New School Year Begins Sept. 4th In Frederick County

Local public schools will have new security features.

 

Frederick, Md (KM) Nearly 43,000 students will be heading to Frederick County public schools on Tuesday, September 4th, the first day of classes for the 2018-2019 academic year. That is considered an increase compared to the previous year, according to Superintendent Dr. Theresa Alban.

Also, schools will have some new security features, especially for visitors. “We are asking people to let us scan their driver’s license. If they don’t have a driver’s license, we can take another form of identification,” says Dr. Alban. “By doing that quick scan, we get an alert if it’s a registered sex offender.”
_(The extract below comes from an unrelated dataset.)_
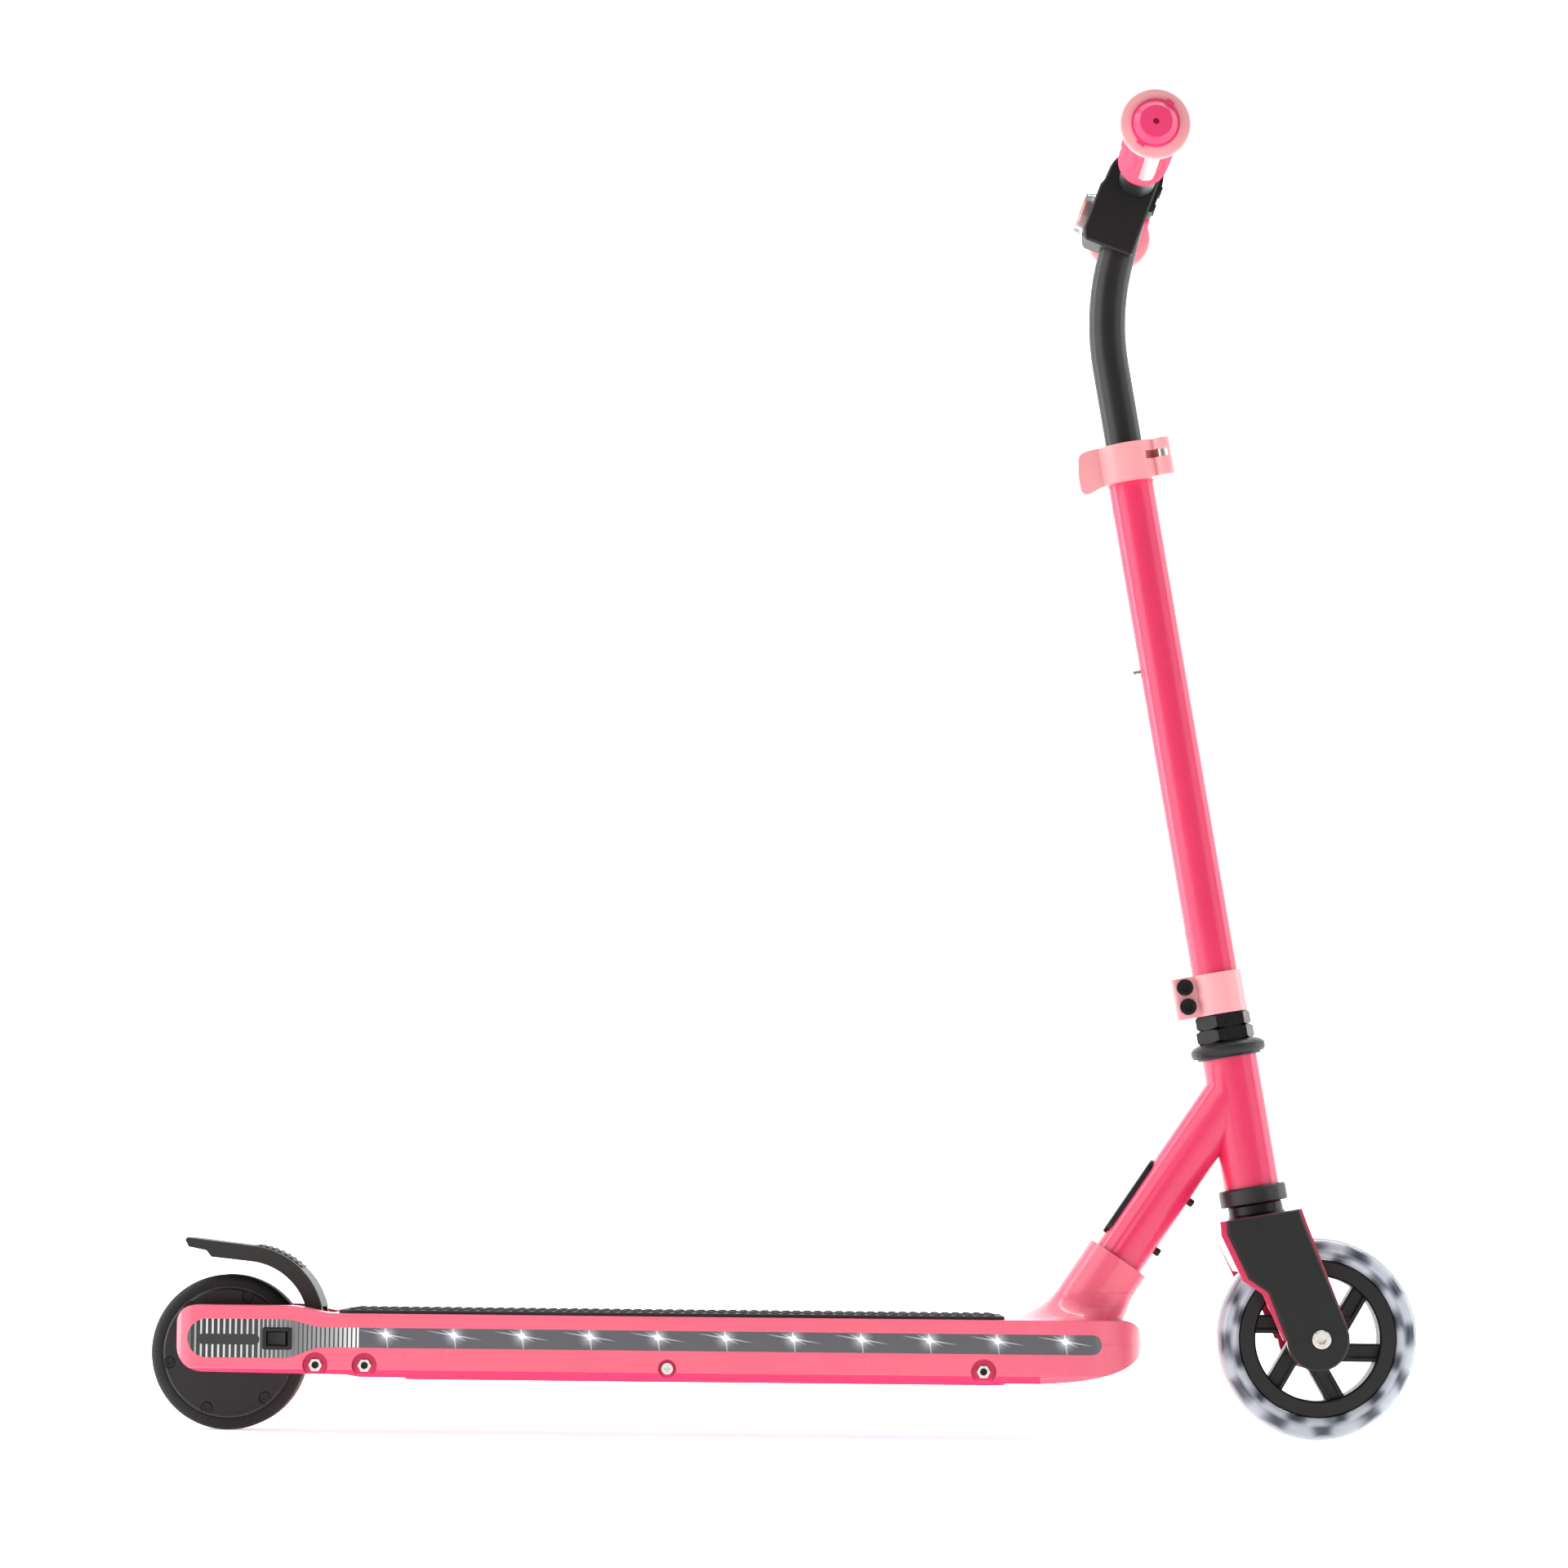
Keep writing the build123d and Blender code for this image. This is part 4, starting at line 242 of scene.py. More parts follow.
# ------------------------------------------------------------------ painted steel frame
# Head tube, down tube, fork and column are welded steel tube, powder coated in a bright pink and
# baked, which leaves a glossy skin with a slight orange peel and soft weld fillets.
def powder_coat(name, colour, roughness, peel_mm=1.6, peel_depth_mm=0.010, coat=0.5):
    finish, tree, out = blank_finish(name)
    where = add_node(tree, "ShaderNodeTexCoord").outputs["Object"]
    peel = add_node(tree, "ShaderNodeTexNoise", None, {"Vector": where, "Scale": 1000 / peel_mm, "Detail": 1.5})
    cloud = add_node(tree, "ShaderNodeTexNoise", None, {"Vector": where, "Scale": 1000 / 45, "Detail": 2.0})
    tone = add_node(tree, "ShaderNodeMapRange", None, {"Value": cloud.outputs[0], "From Min": 0.3, "From Max": 0.7,
                                                       "To Min": 0.97, "To Max": 1.03})
    pigment = add_node(tree, "ShaderNodeHueSaturation", None, {"Color": linear(colour), "Value": tone.outputs[0]})
    soft_edge = add_node(tree, "ShaderNodeBevel", {"samples": 4}, {"Radius": edge_soft})
    relief = add_node(tree, "ShaderNodeBump", None, {"Strength": 1.0, "Distance": peel_depth_mm / 1000,
                                                     "Height": peel.outputs[0], "Normal": soft_edge.outputs[0]})
    shader = add_node(tree, "ShaderNodeBsdfPrincipled", None,
                      {"Base Color": pigment.outputs[0], "Roughness": roughness, "IOR": 1.5, "Coat Weight": coat,
                       "Coat Roughness": 0.12, "Normal": relief.outputs[0]})
    tree.links.new(shader.outputs[0], out.inputs[0])
    return finish


pink_powder = powder_coat("pink_powder_coat", "E22C5E", 0.40)
dress(pink_powder, "neck_frame", "fork", "column_tube")
pale_powder = powder_coat("pale_pink_powder_coat", "F8A6AA", 0.42)
dress(pale_powder, "clamp_ring", "column_collar", "clamp_lever")
black_powder = powder_coat("black_satin_powder_coat", "121212", 0.42, coat=0.12)
dress(black_powder, "t_bar", "headset_cups")

# ------------------------------------------------------------------ plated and blackened steel
# Axles, nuts and screws are turned steel, zinc plated or black oxided; bearings are ground steel.
def turned_steel(name, colour, roughness, metallic=1.0):
    finish, tree, out = blank_finish(name)
    where = add_node(tree, "ShaderNodeTexCoord").outputs["Object"]
    turning = add_node(tree, "ShaderNodeTexNoise", None, {"Vector": where, "Scale": 1000 / 1.2, "Detail": 3.0})
    wear = add_node(tree, "ShaderNodeMapRange", None, {"Value": turning.outputs[0], "From Min": 0.35, "From Max": 0.65,
                                                       "To Min": roughness * 0.8, "To Max": roughness * 1.25})
    soft_edge = add_node(tree, "ShaderNodeBevel", {"samples": 4}, {"Radius": 0.0003})
    relief = add_node(tree, "ShaderNodeBump", None, {"Distance": 0.00001, "Height": turning.outputs[0],
                                                     "Normal": soft_edge.outputs[0]})
    shader = add_node(tree, "ShaderNodeBsdfPrincipled", None,
                      {"Base Color": linear(colour), "Metallic": metallic, "Roughness": wear.outputs[0],
                       "Normal": relief.outputs[0]})
    tree.links.new(shader.outputs[0], out.inputs[0])
    return finish


zinc_steel = turned_steel("zinc_plated_steel", "E4E0D8", 0.24)
black_steel = turned_steel("black_oxide_steel", "343434", 0.32)
bearing_steel = turned_steel("ground_bearing_steel", "C9CACC", 0.18)
dress(zinc_steel, "front_axle", "front_axle_spacers", "motor_axle", "axle_nuts", "side_fixings", "clamp_skewer",
      "snap_button", "deck_plate", "fender_pin")
dress(black_steel, "headset_nuts", "crown_race", "collar_bolts", "deck_screws", "motor_cover_screws", "housing_screws")
dress(bearing_steel, "headset_bearings", "front_bearings", "motor_bearings")

# ------------------------------------------------------------------ black plastic parts
# Fork covers, wheel rim, dust cover, throttle housing and switches are glass-filled nylon, moulded
# with a fine spark-eroded grain that keeps them satin.
black_nylon = moulded_plastic("black_nylon_grained", "0C0C0C", 0.50, 0.7, 0.02)
rim_nylon = moulded_plastic("rim_nylon_moulded", "100E0E", 0.40, 1.2, 0.01)
dress(black_nylon, "fork_covers", "throttle_housing", "housing_cover", "switch_bezel", "rocker_cap",
      "charging_socket", "column_bush", "throttle_switch")
dress(rim_nylon, "front_rim", "dust_cover")
warm_grey = moulded_plastic("fender_polypropylene", "211F1E", 0.48, 0.9, 0.02)
dress(warm_grey, "fender")
cover_grey = moulded_plastic("motor_cover_painted_alloy", "141415", 0.42, 0.9, 0.012)
dress(cover_grey, "motor_covers")
neck_pad_rubber = moulded_plastic("neck_pad_rubber", "101012", 0.32, 0.9, 0.02)
dress(neck_pad_rubber, "neck_pad")
tyre_rubber = moulded_plastic("rear_tyre_rubber", "131212", 0.66, 0.8, 0.03)
dress(tyre_rubber, "rear_tyre")
dress(pale_abs, "grip_flanges")
dress(deep_pink_abs, "end_caps")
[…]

Many schools already have safety vestibules which visitors walk into when coming into a school building. They identify themselves and state their business before they’re allowed to enter the building. But Superintendent Alban says some older schools, which were constructed before concerns were raised about security following a number of school shootings across the country, don’t have these vestibules. However, plans are to retrofit these buildings with this security feature. “The buildings that we don’t have our safety vestibules on yet are those that are going to present the greatest design challenge,”: she said. “For example, with Monocacy Elementary, you’re going to have to go across a main traffic hallway for students.”

And, Dr. Alban says, other safety features are coming. :”We’re working to make sure that our radios can communicate directly with law enforcement. So that’s a piece that’s coming. We are working to include more training in active assailant drills. Again, that’s a requirement of the law that we begin to do those drills,” she says.

Under the Maryland Safe to Learn Act of 2018,  passed during the last day of the recent General Assembly Session, high schools, middle schools and elementary schools are required to have a school resource officer or plans for adequate coverage by local law enforcement. The law also says school systems must have a school safety coordinator who will work as the liaison with local law enforcement and Maryland Center for School Safety. The measure also says school system must appoint a mental health services coordinator and work with local law enforcement to establish policies for responding to emergencies at each of the schools, including an active shooter.

One idea which has come up following school shootings is allowing teachers and other school employees to be armed. “I haven’t heard our school board come out in favor of that. I know our Frederick County Teachers Association is not in favor of that,:” says Dr. Alban.

Supporters of arming teachers and other school employees say it would be a deterrent to school shootings. “We have armed law enforcement officers in all of our high schools. They work collaboratively with the feeder schools in that area. It’s hard to say would that really be the deterrent because we already have deterrents in many schools,” she responds.

And having armed employees presents its own problems. “How do you secure the weapon so that you make sure that it isn’t then turned and used against you,”: she says. “So there’s really a lot that goes into that. It’s a very complicated situation. So I don’t think there are easy answers when it comes to that.”

But the superintendent says it’s still important for students, teachers and other staff to report any suspicious activity to the school administration or law enforcement. Last year, the father of Nicole Cervario informed Catoctin High School officials that she was planning a mass shooting at the school, where she planned to end her life. The school reported it to the Sheriff’s Office which began an investigation that  led to charges being filed against Cervario.

Dr. Alban says a statewide hot line will be installed in the future to allow students, faculty and staff to report suspicious activity. That information would be relayed to school administrators and law enforcement.